By now you’ve probably heard all the rhetoric.

Don’t look where you don’t want to go.

A backup plan means you’ve already failed.

Analyzing alternatives is a lack of focus.

While there may be some valuable nuggets to consider in this type of rhetoric, it may also be helpful to know when enough is enough.

You guessed it, finding the magical balance between persistence and quitting while you are ahead is ideal.

Have you ever experienced the feeling of falling down?

Consequences of Failure

The consequences of failure can be huge. With some hard work, persistence, and a little luck you might land a high-paying job or get a business rolling that yields substantial wealth.

Can it all come crashing down? Yes, and everything seems to have a beginning and an end.

Great jobs, great businesses, and great communities. They rise and they fall.

Giving up too easily is problem. Holding on too long is also a problem.

Then there is the case where you had no choice. The plug was pulled. The carpet ripped out from under your feet without any fault of your own. This too happens.

Falling Down

All or nothing is a gamble. Anything without risk has little or no reward.

Digging deep matters. Acceptance that no one is coming to bail you out might spark the fire in your belly that you need to persevere.

You made a choice where to start. It may be obvious or it may require some deeper thinking to discover the moment the decision was made. You can make a choice about where and when to stop too.

In the case where failure hit by no fault of your own, you make a new choice for a new beginning, or to crumble down in the ashes.

It’s is funny how many things happen after someone says, “There wasn’t any other choice.”

Make your next decision with eyes wide open about the consequences.

At some point, the cavalry is not coming.

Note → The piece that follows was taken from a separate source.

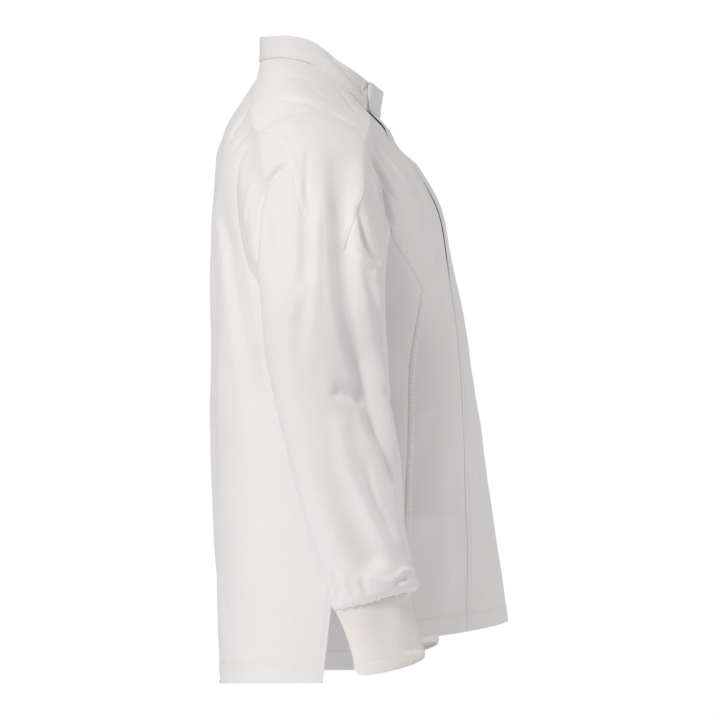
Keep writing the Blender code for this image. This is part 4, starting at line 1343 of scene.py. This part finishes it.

Hearing this may make a difference. Experiencing it is a game changer.

-DEG

Dennis E. Gilbert is a business consultant, speaker (CSPTM), and culture expert. He is a five-time author and the founder of Appreciative Strategies, LLC. His business focuses on positive human performance improvement solutions through Appreciative Strategies®. Reach him through his website at Dennis-Gilbert.com or by calling +1 646.546.5553.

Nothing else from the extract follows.